On a Christian vision of social justice

Many of my conservative friends are troubled, even angered, by any mention of political issues “from the pulpit.”

Like many of us older folks, they were told as children that neither religion nor politics should be discussed in polite company, family gatherings, or church.

We were also told that religion and politics mixed about as well as oil and water. Just tell us, we asked our priests and ministers, how to be better in our personal lives. Leave social and political issues out of any discussion of sin or redemption.

This changed for me when I entered a Catholic high school in the Midwest and had many priests as teachers who emphasized social justice.

We were told that Jesus wanted us to avoid personal sins of commission (usually sexual) as well as sins of omission—failing to respond to our “neighbors”—a term which included millions who did not look, act, speak, or behave culturally as we did. We were to actually “love our neighbor as ourselves.”

Lying, stealing, cheating, and killing, those Biblical standards, were still important, and we learned that they had broad social as well as personal implications.

The social / political issues that should concern us as followers of Jesus in those days (50s and 60s) were racism (usually then called racial discrimination), poverty, and injustices caused by unfair treatment of individuals in our country and overseas. Injustice topped our list of social sins.

It still does.

Given the admonition against mixing religion and politics, I was intrigued by a recent NYTimes column by Republican David Brooks entitled “A Christian Vision of Social Justice” (3-18-21).

Brooks began by declaring that he wanted “to promote social change in a way that doesn’t involve destroying people’s careers over a bad tweet, that doesn’t reduce people to simplistic labels, that is more about a positive agenda to redistribute power to the marginalized than it is about simply blotting out the worthy.” He wanted, he said to oppose oppression but “without the dehumanizing cruelty we’ve seen of late.”

These words reveal Brooks as a person who respects religion and morality and they explain why he is one of my favorite Republicans.

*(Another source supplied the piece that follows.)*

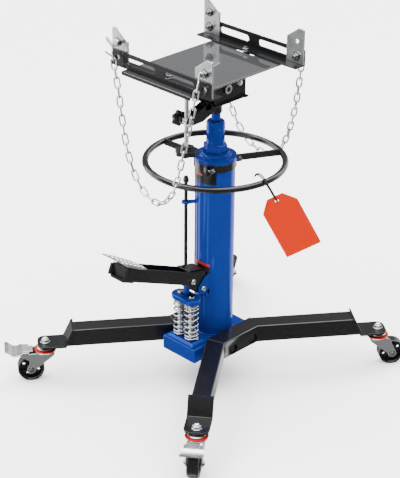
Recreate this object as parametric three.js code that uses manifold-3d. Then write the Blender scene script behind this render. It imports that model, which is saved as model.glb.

Brooks found a way to pursue his vision of social change only after interviewing Esau McCaulley, a New Testament professor at Wheaton College. McCaulley described a Christian vision of social justice that Brooks thought was “important for everyone to hear, Christian and non-Christian, believer and nonbeliever.” Brooks himself is Jewish.

 McCaulley’s vision of social justice has several major components. It involved “respect for the human dignity of each person,” the importance of memory, seen in many Biblical tales of “marginalization and transformation” found in the Old Testament along with a story of “how a fractious people came together to form a nation.”

Perhaps most important was the concept of sin, and the “action plan” in Brook’s words, that helps one recover from sin by “acknowledging the sin, confessing and asking for forgiveness, turning away from the sin, and restoring the wrong done.”

Think about how this moral action plan could help us address social justice issues like racism and poverty. Even the most conservative Christian admits that racism is sinful. He or she might even admit that discrimination against people of color exists in America, and is a social, political, and economic problem hurting our nation.

If we admit these truths and see racism as a sin, Brooks believes, instead of as another leftist distraction, we could confess it, ask forgiveness, try to find personal and political ways to reduce or end it, and even offer some form of reparation to “restore the wrong done.”

Similarly, if we could see the huge income gap between rich and poor in America as something sinful, caused by greed, selfishness, injustices embedded in our economic and legal systems and a clear refusal to “love our neighbor as ourselves.”

Racism and poverty are inseparable religious and political issues. Brooks reminds us that political leaders formerly acknowledged the important role of religion in public life, citing William Wilberforce, Dietrich Bonhoeffer, and Martin Luther King as examples.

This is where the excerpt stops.